My first reason for posting is to assure my upstream Handspun SP that I do exist. Hey there person I don't know!

Second is to present some pictures, because I so owe you.

The first is the group of women I hung out with at SOAR (Tahoe City, CA). I'm in the back, second from the left (yeah. Not very clear, I know); the woman on the left in front is Nancy Alegria, who is not only the president of my spinning guild, and in my weaving class, she's also a Girl Scout troop leader in SF, and her daughter goes to the Summer camp I work at. It's seriously bizarre how often we run into each other. She's like me, but way better, and with more experience.
The second picture is my nervous fandom making itself known. That, my friends is Stephanie Pearl-McPhee, the SOAR guest speaker (squee!). I know, I know- it's not like she's Brad Pitt or Paris Hilton, who have paparazzi following them everywhere, and rabid fans asking for their signatures, but I was close enough to touch her hair. No, I restrained myself (I was too reticent to say hello or anything, cuz I didn't want to be scary and she seemed so calm and normal). That white blur on the right is my SOAR roomie Heidi spinning.

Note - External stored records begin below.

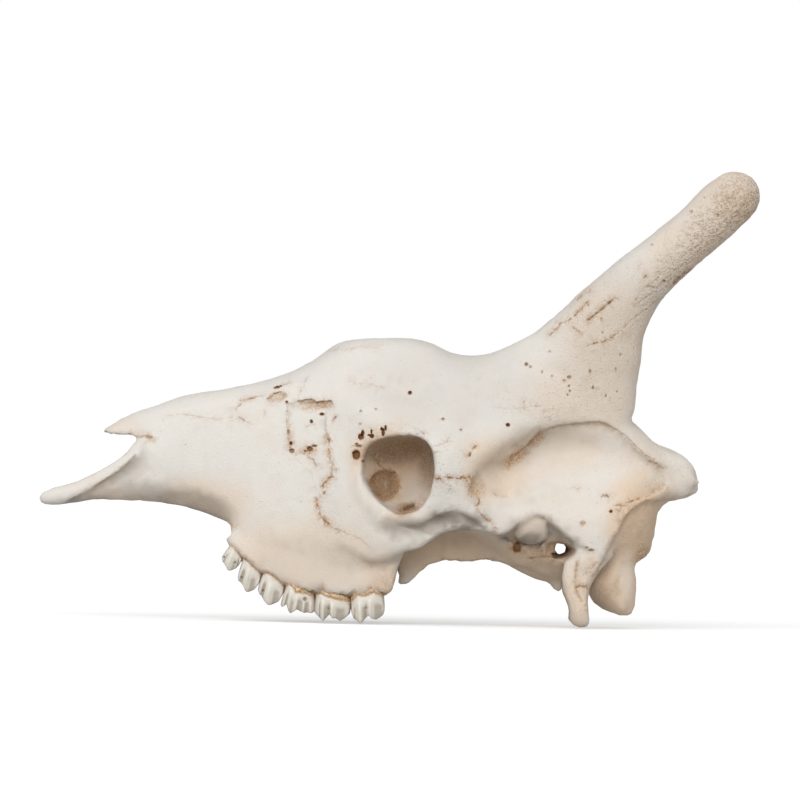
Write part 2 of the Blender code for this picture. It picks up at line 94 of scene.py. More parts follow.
def apply_modifiers(made):
    """Gives an object the mesh that its modifiers make, and takes them off."""
    graph = bpy.context.evaluated_depsgraph_get()
    mesh = bpy.data.meshes.new_from_object(made.evaluated_get(graph))
    mesh.name = made.name
    made.modifiers.clear()
    made.data = mesh


# %% [markdown]
# ## Lines, outlines and noise
#
# The strokes need three things from the side view: a smooth curve through drawn points, how far each place is
# from a line and on which side of it, and whether it lies inside an outline. Noise keeps edges from being even.

# %%
def soft(t):
    """An even rise from 0 to 1 with a soft start and end."""
    t = np.clip(t, 0, 1)
    return t * t * (3 - 2 * t)


def curve(points, closed=False, steps=6):
    """A smooth curve through drawn points."""
    points = np.asarray(points, float)
    if closed:
        padded = np.vstack((points[-1:], points, points[:2]))
    else:
        padded = np.vstack((2 * points[0] - points[1], points, 2 * points[-1] - points[-2]))
    out = []
    for a, b, c, d in zip(padded[:-3], padded[1:-2], padded[2:-1], padded[3:]):
        for t in np.arange(steps) / steps:
            out.append(0.5 * (2 * b + (c - a) * t + (2 * a - 5 * b + 4 * c - d) * t**2 + (3 * b - a - 3 * c + d) * t**3))
    if not closed:
        out.append(points[-1])
    return np.array(out)


def line_distance(at, line, closed=False):
    """How far places are from a line, 1 or -1 for left or right of it, and how far along it, from 0 to 1."""
    line = np.asarray(line, float)
    ends = np.roll(line, -1, axis=0) if closed else line[1:]
    starts = line if closed else line[:-1]
    best = np.full(len(at), np.inf)
    side = np.zeros(len(at))
    along = np.zeros(len(at))
    travelled = 0.0
    for start, end in zip(starts, ends):
        way = end - start
        length = max(math.hypot(*way), 1e-6)
        t = np.clip((at - start) @ way / length**2, 0, 1)
        gap = at - start - t[:, None] * way
        distance = np.hypot(gap[:, 0], gap[:, 1])
        closer = distance < best
        best[closer] = distance[closer]
        side[closer] = np.sign(way[0] * gap[closer, 1] - way[1] * gap[closer, 0])
        along[closer] = travelled + t[closer] * length
        travelled += length
    return best, side, along / travelled


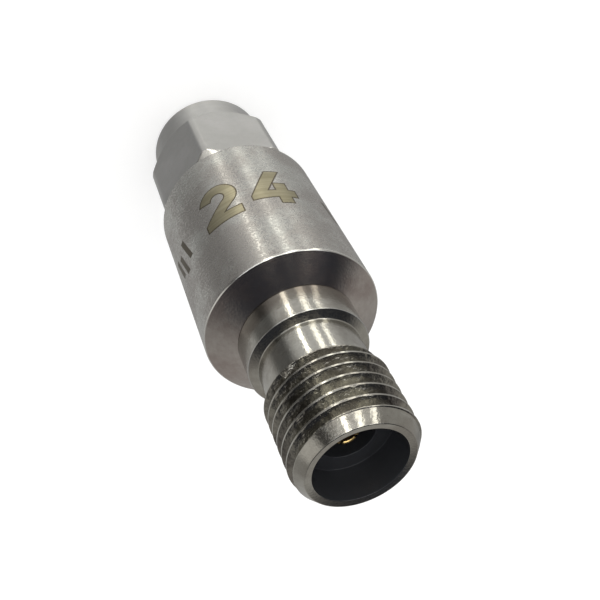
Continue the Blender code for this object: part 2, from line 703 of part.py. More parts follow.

I was afraid it'd be wierd between us, as I've had bad roommate experiences, but she's really nice (and she has a Majacraft Rose- *drool*). Too bad she lives in Reno.

SOAR was great otherwise. Took some fun classes: Felt Soap, Synthetic Dyeing with Deb Menz (oh man, that was awesome), New Wave Fibers (I officially hate Ingeo), and Card Weaving.

More pictures and recountings to come soon. I'm off to knitting!